Despite these benefits and advances, numerous challenges continue to threaten the existence of protected areas. Global drivers of biodiversity loss, such as climate change, food production, pollution, infrastructure development, and unsustainable consumption of natural resources, have been responsible for the loss of 83 per cent of all wild animals and nearly half of plants. These drivers contributed to the loss of 42,000 sq km of forest within Africa’s protected area estate over 2012-2020. The continued growth in these drivers is greatly hampering conservation efforts and if left unchecked will lead to increased conflicts among communities and nations.

In addition to the importance of protected areas for biodiversity conservation, preserving important habitats, water provision, provision of food security, among other benefits, protected areas also play an important role in human health. There has been no better wake-up call than the Covid pandemic which presented the perfect opportunity for us to recognise the link between health, nature, and economic development. Improved understanding of the ecological context of pandemics among decision makers will assist with disease mitigation efforts, lower the costs of responding to pandemics and increase investment in protected areas and biodiversity conservation.

For these reasons and many more, the upcoming International Union for Conservation of Nature Africa Protected Area Congress (APAC) in Kigali, Rwanda, from July 18 to 23, 2022 provides an opportunity for Africa to have a much-needed dialogue on the future of its protected areas and the millions of people who benefit from them economically, socially, and culturally.  

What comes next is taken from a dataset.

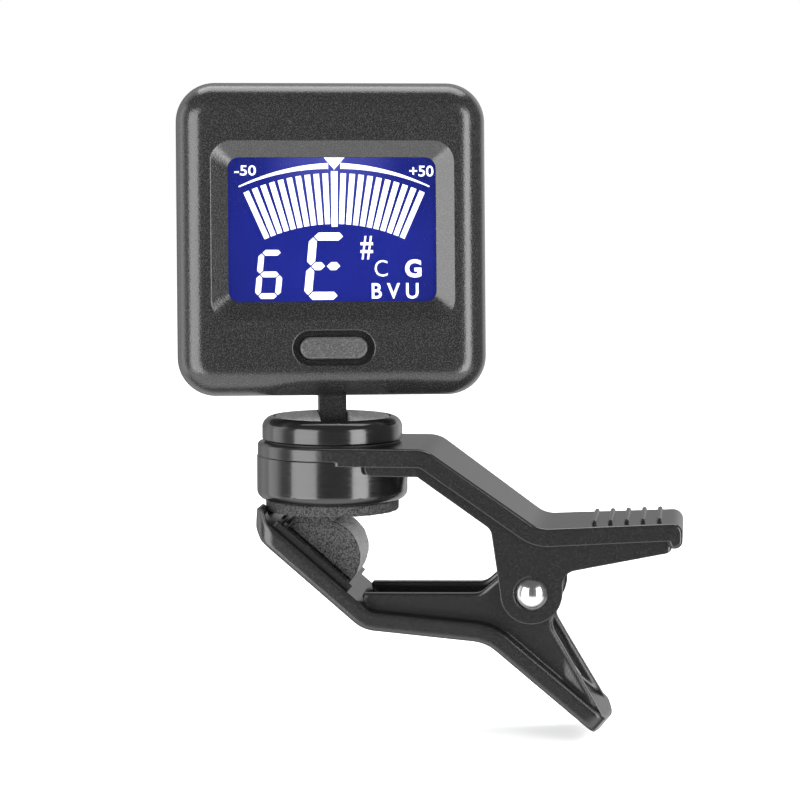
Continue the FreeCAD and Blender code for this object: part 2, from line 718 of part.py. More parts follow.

APAC brings together key stakeholders vital to biodiversity conservation, and protected and conservation areas. These groups will share key learnings, experiences, challenges, and best practices in the conservation of protected and conservation areas.

We recognise that effective protected area management depends on many factors, including legal status, clear management and conservation objectives, the types of governance, human resources, budgets, legislation, ecological and socio-economic contexts, human skills and available equipment and resources required for success. That is why we are heavily expectant that APAC will create a surmountable baseline for these strategies to be developed.

We at the Africa Biodiversity Collaborative Group, a consortium of the seven leading global conservation organisations - realises the importance of protected areas as critical elements of global, national and local conservation strategies, providing protection for ecosystems, and species.